### Exercise directions
Please restate, exactly as written, the lines running from the beginning of the material through the line that has "thread_flank_gap = 0.08" in it.

### Information shown

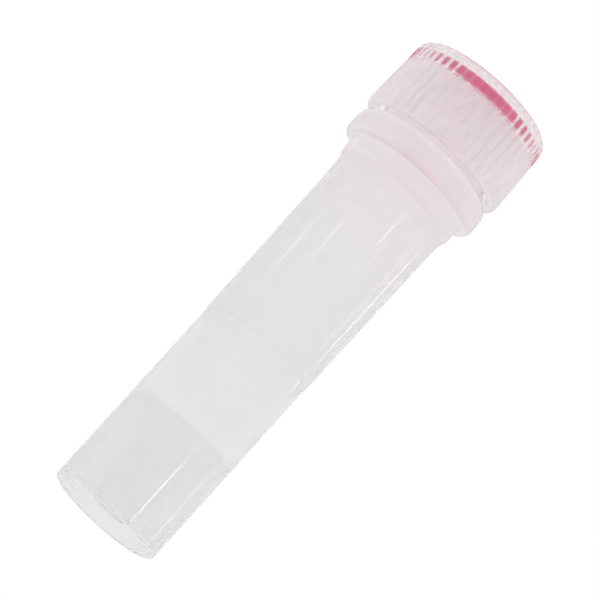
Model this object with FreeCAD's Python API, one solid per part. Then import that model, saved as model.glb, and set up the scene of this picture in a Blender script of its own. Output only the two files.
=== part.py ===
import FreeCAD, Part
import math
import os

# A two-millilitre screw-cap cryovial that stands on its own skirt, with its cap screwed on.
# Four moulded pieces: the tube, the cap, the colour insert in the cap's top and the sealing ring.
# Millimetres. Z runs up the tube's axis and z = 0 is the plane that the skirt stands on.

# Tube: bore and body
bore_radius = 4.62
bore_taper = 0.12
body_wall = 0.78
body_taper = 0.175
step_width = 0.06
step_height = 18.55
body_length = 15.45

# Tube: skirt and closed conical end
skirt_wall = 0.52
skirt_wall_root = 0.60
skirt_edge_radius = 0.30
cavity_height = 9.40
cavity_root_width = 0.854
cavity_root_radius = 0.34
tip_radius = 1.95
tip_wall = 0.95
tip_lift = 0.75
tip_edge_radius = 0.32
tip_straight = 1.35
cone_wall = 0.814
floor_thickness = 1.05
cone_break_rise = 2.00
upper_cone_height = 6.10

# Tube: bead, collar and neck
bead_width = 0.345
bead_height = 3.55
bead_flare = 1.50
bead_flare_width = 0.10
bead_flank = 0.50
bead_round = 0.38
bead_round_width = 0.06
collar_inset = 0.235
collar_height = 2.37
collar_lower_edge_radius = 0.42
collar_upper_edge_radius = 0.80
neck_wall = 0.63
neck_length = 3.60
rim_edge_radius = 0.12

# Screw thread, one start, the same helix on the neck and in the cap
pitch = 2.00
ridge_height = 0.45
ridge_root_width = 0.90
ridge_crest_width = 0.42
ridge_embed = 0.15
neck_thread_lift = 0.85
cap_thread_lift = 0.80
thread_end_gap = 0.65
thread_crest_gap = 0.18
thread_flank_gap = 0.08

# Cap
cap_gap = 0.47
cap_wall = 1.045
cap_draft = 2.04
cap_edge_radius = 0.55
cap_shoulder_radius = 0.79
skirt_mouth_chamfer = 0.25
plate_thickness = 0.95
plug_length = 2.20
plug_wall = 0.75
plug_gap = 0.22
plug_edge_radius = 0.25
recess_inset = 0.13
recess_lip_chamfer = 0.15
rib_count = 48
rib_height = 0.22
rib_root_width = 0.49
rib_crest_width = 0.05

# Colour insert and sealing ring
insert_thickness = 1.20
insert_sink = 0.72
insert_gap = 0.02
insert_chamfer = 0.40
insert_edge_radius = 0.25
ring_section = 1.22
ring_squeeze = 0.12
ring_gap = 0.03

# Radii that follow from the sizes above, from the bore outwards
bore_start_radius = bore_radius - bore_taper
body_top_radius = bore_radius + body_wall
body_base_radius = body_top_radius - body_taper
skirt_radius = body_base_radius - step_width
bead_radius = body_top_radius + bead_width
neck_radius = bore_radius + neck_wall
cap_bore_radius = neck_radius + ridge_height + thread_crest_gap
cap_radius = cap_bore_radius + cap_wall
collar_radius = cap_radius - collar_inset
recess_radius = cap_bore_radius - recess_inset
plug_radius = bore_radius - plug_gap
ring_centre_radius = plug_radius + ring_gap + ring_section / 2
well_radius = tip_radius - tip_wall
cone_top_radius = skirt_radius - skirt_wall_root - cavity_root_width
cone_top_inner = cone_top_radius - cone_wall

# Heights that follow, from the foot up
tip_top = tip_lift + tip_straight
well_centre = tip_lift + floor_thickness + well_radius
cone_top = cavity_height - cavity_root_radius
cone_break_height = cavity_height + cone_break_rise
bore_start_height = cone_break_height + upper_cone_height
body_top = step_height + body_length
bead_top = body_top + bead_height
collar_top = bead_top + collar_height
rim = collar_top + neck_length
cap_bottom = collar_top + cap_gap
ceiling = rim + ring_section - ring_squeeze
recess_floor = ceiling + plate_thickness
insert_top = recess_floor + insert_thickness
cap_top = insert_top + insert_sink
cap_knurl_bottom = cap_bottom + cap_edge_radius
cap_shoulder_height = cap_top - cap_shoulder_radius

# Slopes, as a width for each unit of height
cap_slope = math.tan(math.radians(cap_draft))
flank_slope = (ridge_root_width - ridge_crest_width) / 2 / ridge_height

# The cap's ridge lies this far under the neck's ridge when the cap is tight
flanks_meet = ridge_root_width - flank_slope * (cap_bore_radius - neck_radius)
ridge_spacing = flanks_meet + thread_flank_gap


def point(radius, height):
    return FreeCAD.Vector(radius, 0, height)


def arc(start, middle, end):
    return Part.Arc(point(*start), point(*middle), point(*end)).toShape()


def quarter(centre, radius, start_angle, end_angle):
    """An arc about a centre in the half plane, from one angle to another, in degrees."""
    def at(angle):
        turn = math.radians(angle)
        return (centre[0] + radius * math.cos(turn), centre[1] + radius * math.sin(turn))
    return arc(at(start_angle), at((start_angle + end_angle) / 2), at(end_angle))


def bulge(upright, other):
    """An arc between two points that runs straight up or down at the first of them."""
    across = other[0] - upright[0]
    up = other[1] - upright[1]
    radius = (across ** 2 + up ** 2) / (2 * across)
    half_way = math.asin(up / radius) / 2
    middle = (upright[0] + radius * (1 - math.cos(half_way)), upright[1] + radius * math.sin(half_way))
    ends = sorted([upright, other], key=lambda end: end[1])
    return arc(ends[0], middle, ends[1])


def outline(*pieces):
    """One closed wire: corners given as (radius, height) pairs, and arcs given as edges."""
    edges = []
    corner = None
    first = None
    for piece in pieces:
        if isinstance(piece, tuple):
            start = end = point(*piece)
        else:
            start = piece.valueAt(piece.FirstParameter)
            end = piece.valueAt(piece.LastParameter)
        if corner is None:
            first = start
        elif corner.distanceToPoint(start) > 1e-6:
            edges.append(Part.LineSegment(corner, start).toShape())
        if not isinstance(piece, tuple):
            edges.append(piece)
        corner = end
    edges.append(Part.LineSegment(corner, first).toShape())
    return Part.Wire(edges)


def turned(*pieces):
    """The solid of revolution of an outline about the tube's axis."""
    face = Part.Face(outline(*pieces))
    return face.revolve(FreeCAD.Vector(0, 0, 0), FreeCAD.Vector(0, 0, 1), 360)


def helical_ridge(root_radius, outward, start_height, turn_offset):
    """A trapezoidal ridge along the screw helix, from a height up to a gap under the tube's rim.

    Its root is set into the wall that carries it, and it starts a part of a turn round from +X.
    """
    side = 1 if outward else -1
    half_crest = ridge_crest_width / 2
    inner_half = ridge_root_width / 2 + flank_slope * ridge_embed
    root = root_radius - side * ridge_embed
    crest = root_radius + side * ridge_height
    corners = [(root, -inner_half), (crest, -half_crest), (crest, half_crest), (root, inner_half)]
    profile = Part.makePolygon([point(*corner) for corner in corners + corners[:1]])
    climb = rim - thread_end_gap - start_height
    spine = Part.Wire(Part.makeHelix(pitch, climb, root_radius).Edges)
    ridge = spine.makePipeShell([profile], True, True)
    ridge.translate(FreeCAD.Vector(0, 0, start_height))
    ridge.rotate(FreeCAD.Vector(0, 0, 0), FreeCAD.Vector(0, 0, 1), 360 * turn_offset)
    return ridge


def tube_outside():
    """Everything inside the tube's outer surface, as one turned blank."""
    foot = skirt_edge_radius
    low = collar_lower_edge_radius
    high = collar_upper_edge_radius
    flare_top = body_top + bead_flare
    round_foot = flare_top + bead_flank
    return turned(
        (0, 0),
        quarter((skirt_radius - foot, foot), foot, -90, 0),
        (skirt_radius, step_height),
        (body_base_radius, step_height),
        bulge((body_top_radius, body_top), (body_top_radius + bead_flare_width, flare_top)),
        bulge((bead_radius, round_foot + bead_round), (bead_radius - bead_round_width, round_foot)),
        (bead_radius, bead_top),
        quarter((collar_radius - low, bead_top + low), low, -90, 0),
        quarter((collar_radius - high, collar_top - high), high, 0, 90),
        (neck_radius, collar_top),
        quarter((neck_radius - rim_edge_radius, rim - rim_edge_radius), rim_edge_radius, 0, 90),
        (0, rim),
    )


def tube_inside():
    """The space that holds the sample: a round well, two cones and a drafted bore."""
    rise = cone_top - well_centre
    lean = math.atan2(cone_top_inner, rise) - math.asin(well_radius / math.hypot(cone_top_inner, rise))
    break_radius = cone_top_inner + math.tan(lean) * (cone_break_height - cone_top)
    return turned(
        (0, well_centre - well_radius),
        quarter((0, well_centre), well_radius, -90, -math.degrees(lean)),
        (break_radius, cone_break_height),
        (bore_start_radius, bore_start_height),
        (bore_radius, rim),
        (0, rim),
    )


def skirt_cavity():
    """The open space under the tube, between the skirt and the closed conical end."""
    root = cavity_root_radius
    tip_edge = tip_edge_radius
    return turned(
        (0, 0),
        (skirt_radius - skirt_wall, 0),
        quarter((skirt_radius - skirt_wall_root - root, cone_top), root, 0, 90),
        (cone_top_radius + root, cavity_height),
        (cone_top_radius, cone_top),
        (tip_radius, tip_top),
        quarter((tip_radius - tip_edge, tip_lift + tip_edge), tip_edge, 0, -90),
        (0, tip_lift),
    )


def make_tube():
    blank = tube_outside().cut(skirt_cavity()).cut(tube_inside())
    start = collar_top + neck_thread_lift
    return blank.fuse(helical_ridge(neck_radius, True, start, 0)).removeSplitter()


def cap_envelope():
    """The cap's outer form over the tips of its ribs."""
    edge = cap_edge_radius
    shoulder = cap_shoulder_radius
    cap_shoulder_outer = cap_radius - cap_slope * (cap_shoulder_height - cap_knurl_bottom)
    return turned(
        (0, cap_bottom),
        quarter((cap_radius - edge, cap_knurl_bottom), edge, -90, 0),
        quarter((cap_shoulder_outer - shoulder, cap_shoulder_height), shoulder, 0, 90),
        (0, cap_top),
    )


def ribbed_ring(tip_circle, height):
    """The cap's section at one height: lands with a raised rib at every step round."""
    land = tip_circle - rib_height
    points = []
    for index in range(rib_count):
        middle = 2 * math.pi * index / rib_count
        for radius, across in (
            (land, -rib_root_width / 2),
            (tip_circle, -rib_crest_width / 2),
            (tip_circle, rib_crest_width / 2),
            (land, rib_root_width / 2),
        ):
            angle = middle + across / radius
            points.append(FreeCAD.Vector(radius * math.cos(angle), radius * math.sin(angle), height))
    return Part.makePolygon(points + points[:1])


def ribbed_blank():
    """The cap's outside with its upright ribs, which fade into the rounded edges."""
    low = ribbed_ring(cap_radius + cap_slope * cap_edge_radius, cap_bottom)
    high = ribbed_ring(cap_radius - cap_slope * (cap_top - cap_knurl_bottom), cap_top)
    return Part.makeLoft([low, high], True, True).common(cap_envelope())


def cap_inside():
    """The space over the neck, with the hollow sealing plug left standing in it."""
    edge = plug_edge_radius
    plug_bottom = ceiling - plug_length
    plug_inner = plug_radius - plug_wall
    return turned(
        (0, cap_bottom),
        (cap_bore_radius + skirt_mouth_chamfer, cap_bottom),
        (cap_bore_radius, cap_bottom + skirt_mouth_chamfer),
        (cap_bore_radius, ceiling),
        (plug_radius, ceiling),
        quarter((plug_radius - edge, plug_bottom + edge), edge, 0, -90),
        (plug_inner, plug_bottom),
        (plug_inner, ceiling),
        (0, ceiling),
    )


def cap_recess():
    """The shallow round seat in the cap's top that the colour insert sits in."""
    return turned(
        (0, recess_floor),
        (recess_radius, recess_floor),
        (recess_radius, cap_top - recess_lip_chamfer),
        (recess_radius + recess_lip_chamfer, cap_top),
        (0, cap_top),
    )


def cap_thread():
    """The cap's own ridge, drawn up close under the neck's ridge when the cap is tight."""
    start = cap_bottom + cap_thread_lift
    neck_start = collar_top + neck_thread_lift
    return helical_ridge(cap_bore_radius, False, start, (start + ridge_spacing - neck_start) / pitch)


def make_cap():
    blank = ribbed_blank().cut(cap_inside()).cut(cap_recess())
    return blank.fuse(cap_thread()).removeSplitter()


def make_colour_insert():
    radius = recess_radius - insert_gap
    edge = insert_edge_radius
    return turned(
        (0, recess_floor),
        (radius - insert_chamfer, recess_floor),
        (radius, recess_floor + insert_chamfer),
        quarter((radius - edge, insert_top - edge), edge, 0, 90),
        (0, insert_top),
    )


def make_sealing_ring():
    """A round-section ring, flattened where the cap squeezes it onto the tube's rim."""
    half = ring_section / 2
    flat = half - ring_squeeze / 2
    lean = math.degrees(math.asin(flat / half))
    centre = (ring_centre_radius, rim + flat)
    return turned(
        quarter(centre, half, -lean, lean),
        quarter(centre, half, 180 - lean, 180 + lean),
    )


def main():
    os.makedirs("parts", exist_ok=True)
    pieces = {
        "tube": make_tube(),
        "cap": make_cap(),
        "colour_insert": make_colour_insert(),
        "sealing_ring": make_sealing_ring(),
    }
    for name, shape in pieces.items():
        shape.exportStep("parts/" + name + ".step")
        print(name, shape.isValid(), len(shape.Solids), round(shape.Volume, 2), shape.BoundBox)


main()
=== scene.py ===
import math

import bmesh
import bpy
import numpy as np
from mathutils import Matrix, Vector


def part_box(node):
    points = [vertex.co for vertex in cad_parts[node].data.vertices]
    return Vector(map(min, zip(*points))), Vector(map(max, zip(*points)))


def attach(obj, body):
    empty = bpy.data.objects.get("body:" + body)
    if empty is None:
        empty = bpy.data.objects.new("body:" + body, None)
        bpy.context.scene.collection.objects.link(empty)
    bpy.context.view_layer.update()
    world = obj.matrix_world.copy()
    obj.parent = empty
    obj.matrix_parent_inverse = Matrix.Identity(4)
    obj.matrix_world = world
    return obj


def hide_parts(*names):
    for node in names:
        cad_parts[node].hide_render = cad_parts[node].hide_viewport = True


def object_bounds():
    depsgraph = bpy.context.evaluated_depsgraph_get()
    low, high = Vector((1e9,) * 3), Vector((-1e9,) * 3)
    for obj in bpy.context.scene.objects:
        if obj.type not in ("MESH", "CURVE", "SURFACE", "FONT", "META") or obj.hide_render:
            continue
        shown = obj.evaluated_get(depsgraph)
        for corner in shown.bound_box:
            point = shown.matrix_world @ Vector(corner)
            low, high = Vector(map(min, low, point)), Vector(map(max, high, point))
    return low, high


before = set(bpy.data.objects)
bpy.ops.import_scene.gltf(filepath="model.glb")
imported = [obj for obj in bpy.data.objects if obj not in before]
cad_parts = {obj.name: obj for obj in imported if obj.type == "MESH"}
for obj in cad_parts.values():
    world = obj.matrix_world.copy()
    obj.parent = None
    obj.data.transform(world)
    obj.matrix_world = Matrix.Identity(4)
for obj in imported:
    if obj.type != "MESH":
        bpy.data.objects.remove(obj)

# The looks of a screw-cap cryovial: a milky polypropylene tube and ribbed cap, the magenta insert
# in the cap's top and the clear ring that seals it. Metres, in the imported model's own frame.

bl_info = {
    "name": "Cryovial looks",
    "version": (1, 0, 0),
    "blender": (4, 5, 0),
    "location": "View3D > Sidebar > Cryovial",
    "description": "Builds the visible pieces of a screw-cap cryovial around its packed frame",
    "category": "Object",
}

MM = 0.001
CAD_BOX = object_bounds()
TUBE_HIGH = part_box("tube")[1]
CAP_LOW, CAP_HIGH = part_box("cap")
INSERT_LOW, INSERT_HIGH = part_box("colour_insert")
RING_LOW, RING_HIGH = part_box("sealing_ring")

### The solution
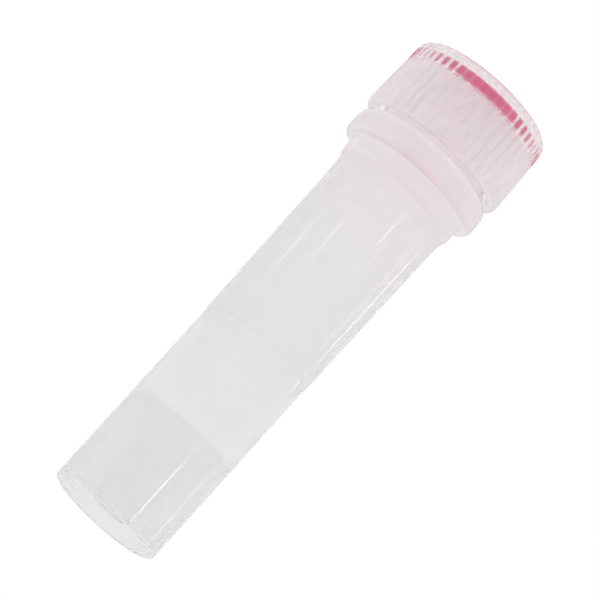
Model this object with FreeCAD's Python API, one solid per part. Then import that model, saved as model.glb, and set up the scene of this picture in a Blender script of its own. Output only the two files.
=== part.py ===
import FreeCAD, Part
import math
import os

# A two-millilitre screw-cap cryovial that stands on its own skirt, with its cap screwed on.
# Four moulded pieces: the tube, the cap, the colour insert in the cap's top and the sealing ring.
# Millimetres. Z runs up the tube's axis and z = 0 is the plane that the skirt stands on.

# Tube: bore and body
bore_radius = 4.62
bore_taper = 0.12
body_wall = 0.78
body_taper = 0.175
step_width = 0.06
step_height = 18.55
body_length = 15.45

# Tube: skirt and closed conical end
skirt_wall = 0.52
skirt_wall_root = 0.60
skirt_edge_radius = 0.30
cavity_height = 9.40
cavity_root_width = 0.854
cavity_root_radius = 0.34
tip_radius = 1.95
tip_wall = 0.95
tip_lift = 0.75
tip_edge_radius = 0.32
tip_straight = 1.35
cone_wall = 0.814
floor_thickness = 1.05
cone_break_rise = 2.00
upper_cone_height = 6.10

# Tube: bead, collar and neck
bead_width = 0.345
bead_height = 3.55
bead_flare = 1.50
bead_flare_width = 0.10
bead_flank = 0.50
bead_round = 0.38
bead_round_width = 0.06
collar_inset = 0.235
collar_height = 2.37
collar_lower_edge_radius = 0.42
collar_upper_edge_radius = 0.80
neck_wall = 0.63
neck_length = 3.60
rim_edge_radius = 0.12

# Screw thread, one start, the same helix on the neck and in the cap
pitch = 2.00
ridge_height = 0.45
ridge_root_width = 0.90
ridge_crest_width = 0.42
ridge_embed = 0.15
neck_thread_lift = 0.85
cap_thread_lift = 0.80
thread_end_gap = 0.65
thread_crest_gap = 0.18
thread_flank_gap = 0.08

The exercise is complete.